Paradoxalement, la qualité de fonctionnement au sein de l'équipe et la connivence entre ses membres n'apparaît pas non plus comme un levier garantissant la mobilisation du plus grand nombre. Dans le cas qui nous intéresse, l'équipe de direction avait particulièrement soigné la qualité de son fonctionnement ; le débat était particulièrement efficace et productif et une réelle connivence entre ses membres avait émergé. Pourtant, et sur ce point l'analyse du DG était juste, dans cette entreprise dont l'effectif approchait les 3 000 personnes, l'engagement opérationnel, la dynamique entrepreneuriale et le barycentre des décisions étaient nettement centrés au plus haut niveau de l'organisation.

L'enquête sociale mise en place confirma les éléments suivants :

  • la qualité de fonctionnement et des relations entre les membres de l'équipe de direction était perçue, mais elle avait favorisé une prise de distance avec leurs collaborateurs directs qui, ne trouvant pas de place dans la dynamique de "ceux qui faisaient tourner la baraque", s'étaient recentrés sur leur propre périmètre fonctionnel,

  • pire, le modèle le plus valorisé était celui du manager d'entité, superwoman ou superman hyper engagé(e), déconnecté(e) de ses pairs, concentrant toutes les responsabilités et laissant à ses collaborateurs le rôle de "porteur d'eau"…

Capitalisant sur la dynamique collective de l'équipe de direction, le dirigeant la mobilisa alors sur la formalisation d'une projection explicitant ce qu'ils voulaient faire de cette entreprise à une échéance de 5 années. Le critère retenu pour vérifier le niveau auquel les équipes étaient effectivement "embarquées" fut la capacité pour chacun des acteurs à expliciter sa contribution individuelle à la concrétisation de cette ambition. En pratique, ce critère ne fut vérifié qu'auprès des 180 personnes composant les niveaux N-1 et N-2 par rapport au CoDir, à l'issue de la mise en œuvre d'un dispositif d'accompagnement.
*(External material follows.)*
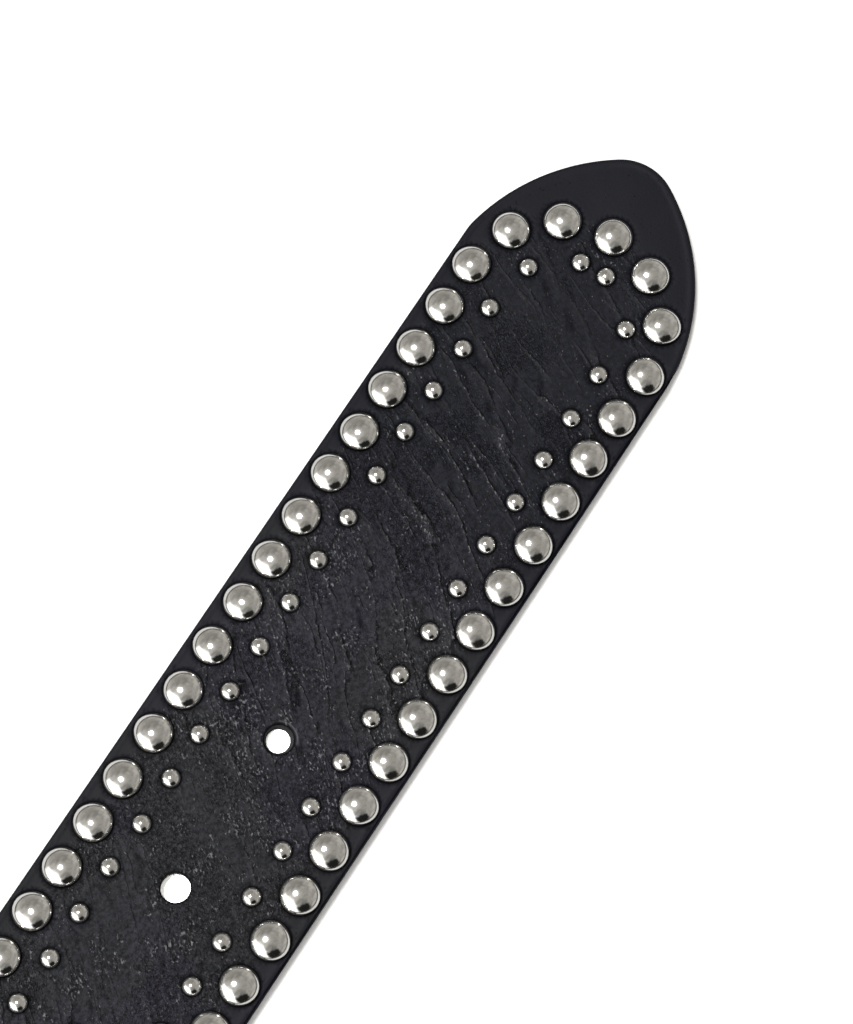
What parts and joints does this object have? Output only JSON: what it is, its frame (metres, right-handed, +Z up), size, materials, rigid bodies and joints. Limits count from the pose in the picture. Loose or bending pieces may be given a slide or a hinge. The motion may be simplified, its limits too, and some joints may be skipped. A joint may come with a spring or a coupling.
{
  "type": "studded leather belt",
  "caption": "Flat leather waist belt with rows of dome studs along both edges, a pointed end with prong holes, a one-piece frame buckle and a keeper loop.",
  "frame": {"origin": "on the surface the belt lies on, under the middle of its length and width", "axes": "+X along the belt towards its pointed end, +Y across it, +Z up, out of the studded face"},
  "size_m": [0.9928, 0.0498, 0.0157],
  "materials": {
    "leather": "satin, fine creases and grain",
    "nickel": "polished"
  },
  "bodies": {
    "root": {"strap": "leather", "keeper_loop": "leather", "buckle": "nickel"}
  },
  "joints": []
}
Les 3 leviers d'actions privilégiés durant ce travail furent les suivants :

  • la déclinaison de la contribution à la réussite de l'ambition prit la forme de 2 ou 3 engagements de résultats, des responsabilités spécifiques reposant sur la clarification d'indicateurs de réussite explicites. La tension créée (avec souvent comme corollaire une certaine anxiété) a été gérée par la formulation d'attentes sollicitant des contributeurs clés, dont l'apport était perçu comme indispensable à l'atteinte des résultats attendus. Cette mobilisation de contributeurs clés dépassait largement les périmètres fonctionnels et, dans une certaine mesure, les positions hiérarchiques ; elle a largement stimulé…

  • …des accostages entre les différents services, prenant la forme de projets communs et visant la concrétisation d'une partie de l'Ambition. Les exigences réciproques associées, probablement parce qu'elles fédéraient les énergies au service d'une ambition commune ont favorisé l'émulation et la complicité. Enfin,

  • la proximité de contact avec l'équipe de direction a été encouragée, rompant ainsi avec une certaine distance, dont une illustration emblématique étaient sa "sanctuarisation" au dernier étage du Siège dans une aile "réservée".

Le niveau des résultats obtenus doit très probablement à la réussite de la mise en tension des équipes sur une ambition commune, mise en tension nourrie par des exigences réciproques qui ont bien souvent nécessité des prises de risques et le dépassement de zones de maîtrise ; l'explicitation d'attendus de résultats et la qualité des accostages ayant éloigné le risque de mise sous pression. Nous reviendrons dans une prochaine chronique sur la différence entre "mise sous pression" délétère et "mise en tension" vertueuse.